Data lines:
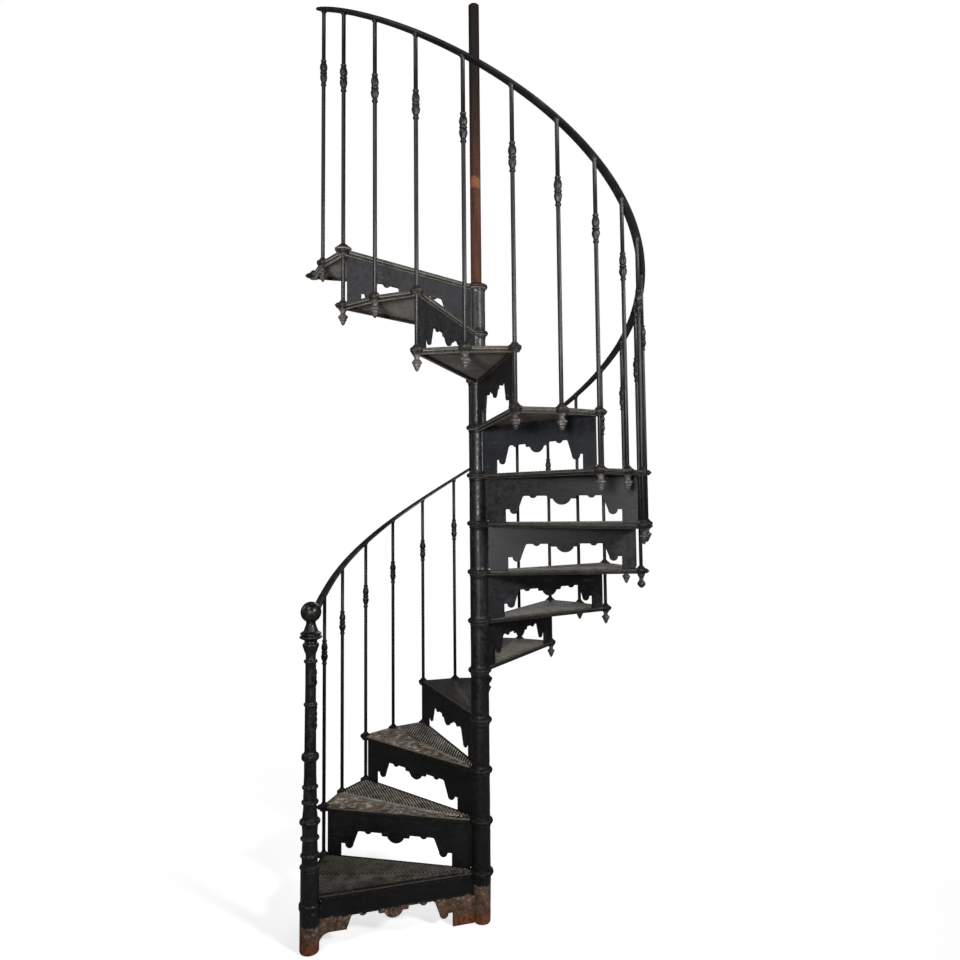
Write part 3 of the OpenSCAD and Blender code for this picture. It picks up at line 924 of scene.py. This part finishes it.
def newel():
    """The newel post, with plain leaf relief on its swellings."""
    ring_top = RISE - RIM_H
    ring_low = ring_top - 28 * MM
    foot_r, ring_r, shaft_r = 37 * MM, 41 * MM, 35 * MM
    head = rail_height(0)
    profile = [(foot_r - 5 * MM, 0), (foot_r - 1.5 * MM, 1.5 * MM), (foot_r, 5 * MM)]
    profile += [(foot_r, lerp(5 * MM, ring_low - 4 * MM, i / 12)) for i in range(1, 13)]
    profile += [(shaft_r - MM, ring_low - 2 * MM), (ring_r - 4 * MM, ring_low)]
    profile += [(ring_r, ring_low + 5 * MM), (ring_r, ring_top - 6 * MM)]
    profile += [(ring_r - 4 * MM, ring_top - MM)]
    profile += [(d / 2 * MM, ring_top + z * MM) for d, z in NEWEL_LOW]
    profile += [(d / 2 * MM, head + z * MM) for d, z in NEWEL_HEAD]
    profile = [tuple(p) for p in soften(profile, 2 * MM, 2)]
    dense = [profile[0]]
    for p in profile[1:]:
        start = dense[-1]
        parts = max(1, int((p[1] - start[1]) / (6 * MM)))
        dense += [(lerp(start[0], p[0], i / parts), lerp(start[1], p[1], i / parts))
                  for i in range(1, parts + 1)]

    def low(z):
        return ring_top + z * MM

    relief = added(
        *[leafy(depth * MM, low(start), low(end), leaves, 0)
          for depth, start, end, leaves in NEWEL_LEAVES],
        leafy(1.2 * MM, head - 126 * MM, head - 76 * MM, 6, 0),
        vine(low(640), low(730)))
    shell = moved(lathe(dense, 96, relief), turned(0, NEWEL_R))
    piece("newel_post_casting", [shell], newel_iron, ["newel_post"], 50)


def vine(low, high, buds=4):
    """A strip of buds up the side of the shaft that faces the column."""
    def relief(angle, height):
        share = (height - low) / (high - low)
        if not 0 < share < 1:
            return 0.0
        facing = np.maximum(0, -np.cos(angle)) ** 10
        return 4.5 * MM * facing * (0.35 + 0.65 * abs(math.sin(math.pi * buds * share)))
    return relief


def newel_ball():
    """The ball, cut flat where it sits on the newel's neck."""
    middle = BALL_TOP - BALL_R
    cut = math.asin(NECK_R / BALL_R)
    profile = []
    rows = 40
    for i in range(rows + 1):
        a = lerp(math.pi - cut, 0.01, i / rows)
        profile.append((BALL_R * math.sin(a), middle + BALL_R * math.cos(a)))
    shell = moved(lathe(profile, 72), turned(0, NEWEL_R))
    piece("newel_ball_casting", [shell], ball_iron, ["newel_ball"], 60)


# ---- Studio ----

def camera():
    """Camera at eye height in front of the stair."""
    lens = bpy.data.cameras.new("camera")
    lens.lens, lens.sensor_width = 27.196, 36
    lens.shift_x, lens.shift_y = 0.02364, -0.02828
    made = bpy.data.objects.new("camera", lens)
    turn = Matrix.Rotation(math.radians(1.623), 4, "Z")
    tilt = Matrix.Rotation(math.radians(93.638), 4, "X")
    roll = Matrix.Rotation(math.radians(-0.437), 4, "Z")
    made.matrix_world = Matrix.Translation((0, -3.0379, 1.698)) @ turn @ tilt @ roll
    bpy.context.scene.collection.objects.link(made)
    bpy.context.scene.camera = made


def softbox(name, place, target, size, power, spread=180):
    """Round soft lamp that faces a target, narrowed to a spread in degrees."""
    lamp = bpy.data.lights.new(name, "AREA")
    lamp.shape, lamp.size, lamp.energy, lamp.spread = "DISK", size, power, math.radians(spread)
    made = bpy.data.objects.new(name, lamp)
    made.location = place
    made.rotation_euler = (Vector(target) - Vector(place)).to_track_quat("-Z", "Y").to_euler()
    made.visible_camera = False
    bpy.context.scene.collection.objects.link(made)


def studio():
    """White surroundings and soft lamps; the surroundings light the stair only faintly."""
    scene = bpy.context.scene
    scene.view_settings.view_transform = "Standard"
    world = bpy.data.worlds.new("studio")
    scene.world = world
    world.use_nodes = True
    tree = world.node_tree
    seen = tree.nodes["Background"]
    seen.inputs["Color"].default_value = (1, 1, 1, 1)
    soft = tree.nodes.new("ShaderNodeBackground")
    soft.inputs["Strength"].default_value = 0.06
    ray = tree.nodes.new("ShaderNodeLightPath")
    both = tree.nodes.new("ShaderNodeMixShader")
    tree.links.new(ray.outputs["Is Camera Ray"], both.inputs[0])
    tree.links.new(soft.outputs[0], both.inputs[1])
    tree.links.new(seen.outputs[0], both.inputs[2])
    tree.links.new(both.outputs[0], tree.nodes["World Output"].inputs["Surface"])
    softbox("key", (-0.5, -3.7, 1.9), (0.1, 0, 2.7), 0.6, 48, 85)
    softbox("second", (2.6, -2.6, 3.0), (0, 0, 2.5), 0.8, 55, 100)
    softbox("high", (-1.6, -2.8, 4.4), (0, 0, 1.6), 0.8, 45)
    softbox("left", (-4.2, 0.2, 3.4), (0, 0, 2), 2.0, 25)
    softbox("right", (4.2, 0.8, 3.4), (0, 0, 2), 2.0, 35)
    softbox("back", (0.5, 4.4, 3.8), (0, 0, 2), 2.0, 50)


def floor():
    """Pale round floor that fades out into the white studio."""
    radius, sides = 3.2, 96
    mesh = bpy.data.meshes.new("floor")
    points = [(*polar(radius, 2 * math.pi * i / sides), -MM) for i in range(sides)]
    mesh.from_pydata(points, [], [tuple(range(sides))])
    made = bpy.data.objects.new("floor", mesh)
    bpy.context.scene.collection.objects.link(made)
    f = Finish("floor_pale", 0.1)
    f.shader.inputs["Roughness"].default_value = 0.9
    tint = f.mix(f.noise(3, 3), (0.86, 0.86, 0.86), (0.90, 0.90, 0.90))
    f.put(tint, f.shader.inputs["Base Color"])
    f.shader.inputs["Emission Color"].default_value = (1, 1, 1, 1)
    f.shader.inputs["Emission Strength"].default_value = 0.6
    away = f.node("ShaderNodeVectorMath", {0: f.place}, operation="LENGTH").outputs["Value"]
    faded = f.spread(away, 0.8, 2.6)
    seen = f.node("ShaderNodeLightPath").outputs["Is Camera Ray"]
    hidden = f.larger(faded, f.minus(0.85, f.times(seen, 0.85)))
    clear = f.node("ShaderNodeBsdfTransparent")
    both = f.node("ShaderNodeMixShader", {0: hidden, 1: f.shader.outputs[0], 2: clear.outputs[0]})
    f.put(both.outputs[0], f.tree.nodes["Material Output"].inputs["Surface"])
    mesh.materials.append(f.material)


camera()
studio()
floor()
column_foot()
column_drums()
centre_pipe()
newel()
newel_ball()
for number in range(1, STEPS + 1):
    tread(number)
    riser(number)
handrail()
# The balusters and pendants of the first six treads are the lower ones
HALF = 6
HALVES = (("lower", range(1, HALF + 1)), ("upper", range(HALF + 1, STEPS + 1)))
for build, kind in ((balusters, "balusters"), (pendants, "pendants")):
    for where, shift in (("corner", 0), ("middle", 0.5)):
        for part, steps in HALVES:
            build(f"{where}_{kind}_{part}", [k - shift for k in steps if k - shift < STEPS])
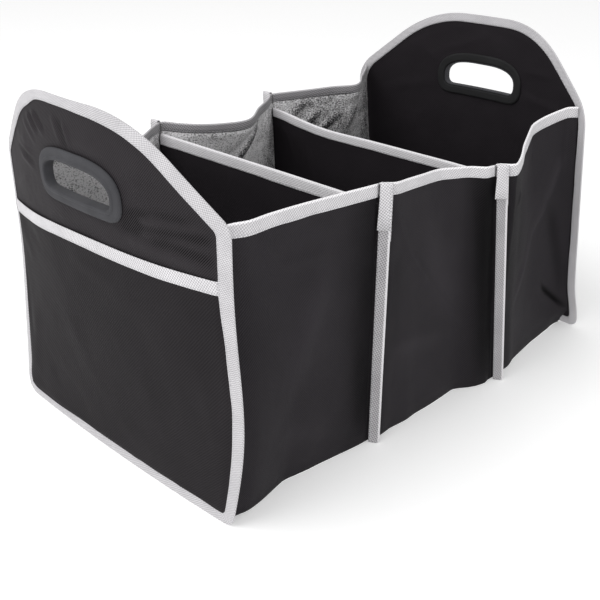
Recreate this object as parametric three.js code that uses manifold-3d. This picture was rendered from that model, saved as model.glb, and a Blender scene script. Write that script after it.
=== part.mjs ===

Exercise brief:
Copy out every line of the data above, exactly as given.

Solution below:
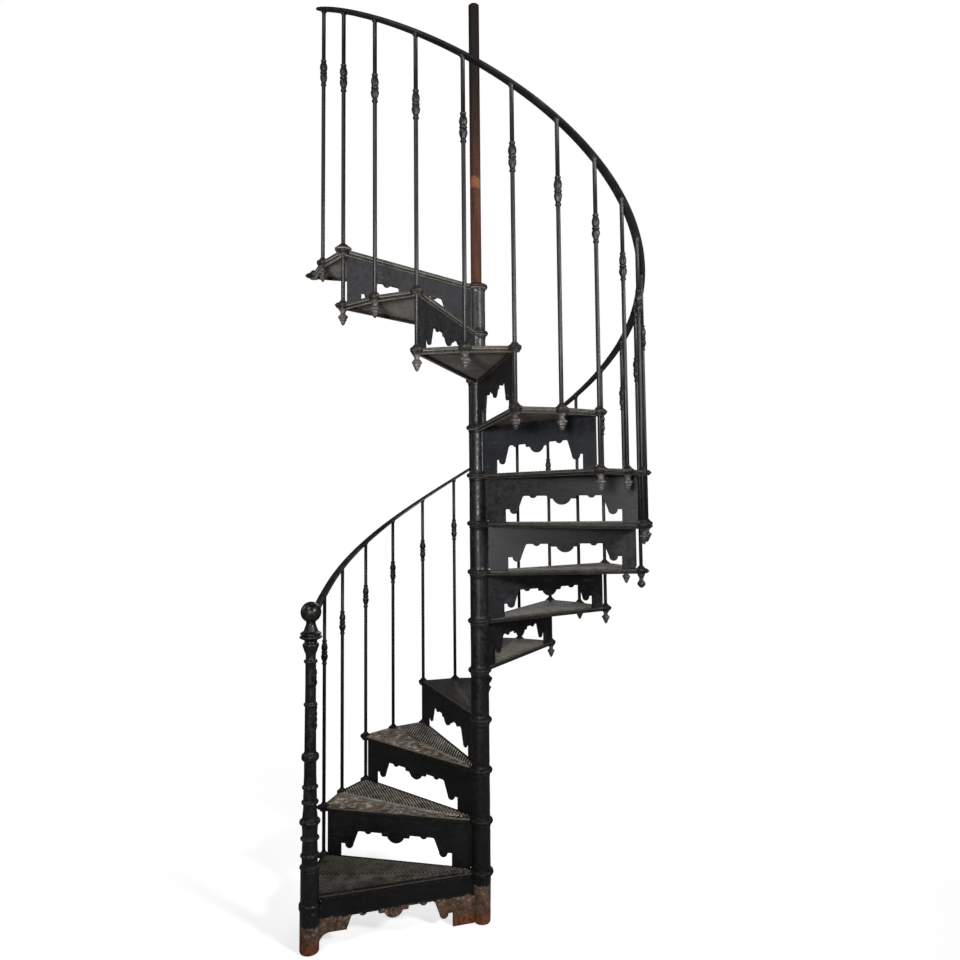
Write part 3 of the OpenSCAD and Blender code for this picture. It picks up at line 924 of scene.py. This part finishes it.
def newel():
    """The newel post, with plain leaf relief on its swellings."""
    ring_top = RISE - RIM_H
    ring_low = ring_top - 28 * MM
    foot_r, ring_r, shaft_r = 37 * MM, 41 * MM, 35 * MM
    head = rail_height(0)
    profile = [(foot_r - 5 * MM, 0), (foot_r - 1.5 * MM, 1.5 * MM), (foot_r, 5 * MM)]
    profile += [(foot_r, lerp(5 * MM, ring_low - 4 * MM, i / 12)) for i in range(1, 13)]
    profile += [(shaft_r - MM, ring_low - 2 * MM), (ring_r - 4 * MM, ring_low)]
    profile += [(ring_r, ring_low + 5 * MM), (ring_r, ring_top - 6 * MM)]
    profile += [(ring_r - 4 * MM, ring_top - MM)]
    profile += [(d / 2 * MM, ring_top + z * MM) for d, z in NEWEL_LOW]
    profile += [(d / 2 * MM, head + z * MM) for d, z in NEWEL_HEAD]
    profile = [tuple(p) for p in soften(profile, 2 * MM, 2)]
    dense = [profile[0]]
    for p in profile[1:]:
        start = dense[-1]
        parts = max(1, int((p[1] - start[1]) / (6 * MM)))
        dense += [(lerp(start[0], p[0], i / parts), lerp(start[1], p[1], i / parts))
                  for i in range(1, parts + 1)]

    def low(z):
        return ring_top + z * MM

    relief = added(
        *[leafy(depth * MM, low(start), low(end), leaves, 0)
          for depth, start, end, leaves in NEWEL_LEAVES],
        leafy(1.2 * MM, head - 126 * MM, head - 76 * MM, 6, 0),
        vine(low(640), low(730)))
    shell = moved(lathe(dense, 96, relief), turned(0, NEWEL_R))
    piece("newel_post_casting", [shell], newel_iron, ["newel_post"], 50)


def vine(low, high, buds=4):
    """A strip of buds up the side of the shaft that faces the column."""
    def relief(angle, height):
        share = (height - low) / (high - low)
        if not 0 < share < 1:
            return 0.0
        facing = np.maximum(0, -np.cos(angle)) ** 10
        return 4.5 * MM * facing * (0.35 + 0.65 * abs(math.sin(math.pi * buds * share)))
    return relief


def newel_ball():
    """The ball, cut flat where it sits on the newel's neck."""
    middle = BALL_TOP - BALL_R
    cut = math.asin(NECK_R / BALL_R)
    profile = []
    rows = 40
    for i in range(rows + 1):
        a = lerp(math.pi - cut, 0.01, i / rows)
        profile.append((BALL_R * math.sin(a), middle + BALL_R * math.cos(a)))
    shell = moved(lathe(profile, 72), turned(0, NEWEL_R))
    piece("newel_ball_casting", [shell], ball_iron, ["newel_ball"], 60)


# ---- Studio ----

def camera():
    """Camera at eye height in front of the stair."""
    lens = bpy.data.cameras.new("camera")
    lens.lens, lens.sensor_width = 27.196, 36
    lens.shift_x, lens.shift_y = 0.02364, -0.02828
    made = bpy.data.objects.new("camera", lens)
    turn = Matrix.Rotation(math.radians(1.623), 4, "Z")
    tilt = Matrix.Rotation(math.radians(93.638), 4, "X")
    roll = Matrix.Rotation(math.radians(-0.437), 4, "Z")
    made.matrix_world = Matrix.Translation((0, -3.0379, 1.698)) @ turn @ tilt @ roll
    bpy.context.scene.collection.objects.link(made)
    bpy.context.scene.camera = made


def softbox(name, place, target, size, power, spread=180):
    """Round soft lamp that faces a target, narrowed to a spread in degrees."""
    lamp = bpy.data.lights.new(name, "AREA")
    lamp.shape, lamp.size, lamp.energy, lamp.spread = "DISK", size, power, math.radians(spread)
    made = bpy.data.objects.new(name, lamp)
    made.location = place
    made.rotation_euler = (Vector(target) - Vector(place)).to_track_quat("-Z", "Y").to_euler()
    made.visible_camera = False
    bpy.context.scene.collection.objects.link(made)


def studio():
    """White surroundings and soft lamps; the surroundings light the stair only faintly."""
    scene = bpy.context.scene
    scene.view_settings.view_transform = "Standard"
    world = bpy.data.worlds.new("studio")
    scene.world = world
    world.use_nodes = True
    tree = world.node_tree
    seen = tree.nodes["Background"]
    seen.inputs["Color"].default_value = (1, 1, 1, 1)
    soft = tree.nodes.new("ShaderNodeBackground")
    soft.inputs["Strength"].default_value = 0.06
    ray = tree.nodes.new("ShaderNodeLightPath")
    both = tree.nodes.new("ShaderNodeMixShader")
    tree.links.new(ray.outputs["Is Camera Ray"], both.inputs[0])
    tree.links.new(soft.outputs[0], both.inputs[1])
    tree.links.new(seen.outputs[0], both.inputs[2])
    tree.links.new(both.outputs[0], tree.nodes["World Output"].inputs["Surface"])
    softbox("key", (-0.5, -3.7, 1.9), (0.1, 0, 2.7), 0.6, 48, 85)
    softbox("second", (2.6, -2.6, 3.0), (0, 0, 2.5), 0.8, 55, 100)
    softbox("high", (-1.6, -2.8, 4.4), (0, 0, 1.6), 0.8, 45)
    softbox("left", (-4.2, 0.2, 3.4), (0, 0, 2), 2.0, 25)
    softbox("right", (4.2, 0.8, 3.4), (0, 0, 2), 2.0, 35)
    softbox("back", (0.5, 4.4, 3.8), (0, 0, 2), 2.0, 50)


def floor():
    """Pale round floor that fades out into the white studio."""
    radius, sides = 3.2, 96
    mesh = bpy.data.meshes.new("floor")
    points = [(*polar(radius, 2 * math.pi * i / sides), -MM) for i in range(sides)]
    mesh.from_pydata(points, [], [tuple(range(sides))])
    made = bpy.data.objects.new("floor", mesh)
    bpy.context.scene.collection.objects.link(made)
    f = Finish("floor_pale", 0.1)
    f.shader.inputs["Roughness"].default_value = 0.9
    tint = f.mix(f.noise(3, 3), (0.86, 0.86, 0.86), (0.90, 0.90, 0.90))
    f.put(tint, f.shader.inputs["Base Color"])
    f.shader.inputs["Emission Color"].default_value = (1, 1, 1, 1)
    f.shader.inputs["Emission Strength"].default_value = 0.6
    away = f.node("ShaderNodeVectorMath", {0: f.place}, operation="LENGTH").outputs["Value"]
    faded = f.spread(away, 0.8, 2.6)
    seen = f.node("ShaderNodeLightPath").outputs["Is Camera Ray"]
    hidden = f.larger(faded, f.minus(0.85, f.times(seen, 0.85)))
    clear = f.node("ShaderNodeBsdfTransparent")
    both = f.node("ShaderNodeMixShader", {0: hidden, 1: f.shader.outputs[0], 2: clear.outputs[0]})
    f.put(both.outputs[0], f.tree.nodes["Material Output"].inputs["Surface"])
    mesh.materials.append(f.material)


camera()
studio()
floor()
column_foot()
column_drums()
centre_pipe()
newel()
newel_ball()
for number in range(1, STEPS + 1):
    tread(number)
    riser(number)
handrail()
# The balusters and pendants of the first six treads are the lower ones
HALF = 6
HALVES = (("lower", range(1, HALF + 1)), ("upper", range(HALF + 1, STEPS + 1)))
for build, kind in ((balusters, "balusters"), (pendants, "pendants")):
    for where, shift in (("corner", 0), ("middle", 0.5)):
        for part, steps in HALVES:
            build(f"{where}_{kind}_{part}", [k - shift for k in steps if k - shift < STEPS])
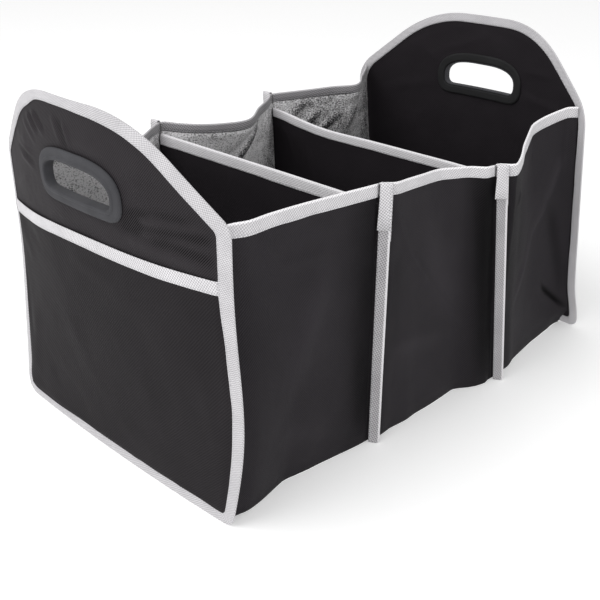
Recreate this object as parametric three.js code that uses manifold-3d. This picture was rendered from that model, saved as model.glb, and a Blender scene script. Write that script after it.
=== part.mjs ===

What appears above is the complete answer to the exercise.